There was also a moment in the last few years when reading for pleasure became some kind of competition with myself. I was made so insecure by thoughts of my path in life that I somehow began dealing with those neuroses and anxieties by reading books almost compulsively. On the one hand, I’ll be forever grateful for the miracle of reading and certain authors’ words, as they have both comforted and distracted me in dark times and happy times. But on the other, I almost don’t know how to function without books—to the point of calling every other aspect of my life into question at the hint of even the slightest reading slump. “Who am I? Why do I bother? Does anything even matter anyway?” For me, being unable to find the right book to read at any given moment means confronting never-ending existential angst.
But then I stopped and asked myself: on top of a global crisis making feeling too much an absolute curse, when will I stop equating my self-worth with the amount of books I’ve read? Why are those two things so intricately linked, and could I ever possibly return to a time when they were not? Obviously, this year has given all of us plenty of opportunity to master the art of distraction, and if the world wasn’t perpetually on fire, I probably wouldn’t be so desperate for the right book to distract me. But for me, the art of distraction goes deeper—I must constantly be reading to be constantly distracting myself from the thought that I’m not enough as I am and never will be, so maybe if I read all these books as fast as I can, I will not only have accomplished something but I will also have fresh knowledge to distract OTHER people from questions or topics that make me feel vulnerable in public. I use reading and knowledge to distract both myself and others from the urge to compare ourselves to each other.

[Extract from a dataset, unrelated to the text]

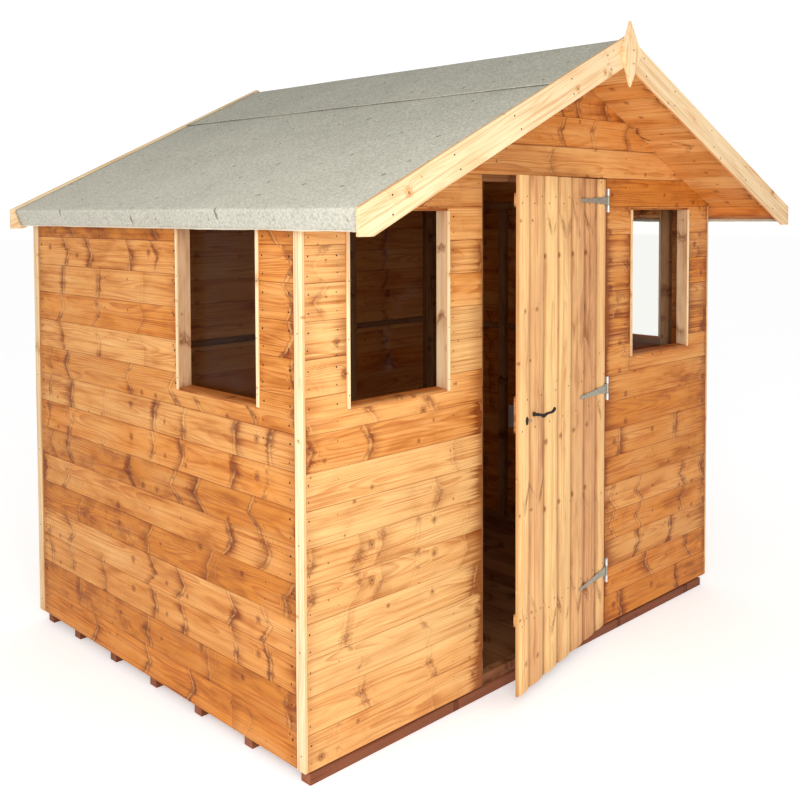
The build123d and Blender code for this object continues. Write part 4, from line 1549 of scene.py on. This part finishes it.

But don’t you think that in a year like 2020, which has stolen so much from us, that we could afford to stop pretending? To stop acting like we have any large amount of control over the universe in any way? To stop perpetuating the myth that we only have value when we are “so busy” and encouraging the continuation of an anxious “grind” culture that only leads to burnout and exhaustion—even during a (excuse my use of the term) PANDEMIC? While I am in fact grateful for this year for clarifying priorities, we all become the biggest hypocrites and phonies for acknowledging the presence of a toxic work culture during the silence but then refusing to denounce it when work once again begins. It’s not easy. But she needs to go.
As someone who struggles with chronic anxiety and obsessive-compulsive disorder (OCD), I accept and I acknowledge my tendency to sometimes read compulsively, because in all honesty, it’s not always unhealthy. There is so much in the aforementioned universe that we can’t control, and this is something I grapple with over and over almost every day (especially in 2020). So when things get out of control, I take great comfort in knowing that I can at least try to shut everything off and focus all of my attention on a good book, or whatever’s left of my attention at this point. I just have to remind myself that no matter what happens, I don’t have to conflate my self-worth with my bookshelves. They are two different things, and they are allowed to exist separately from each other—just like we are allowed to exist separately from our achievements.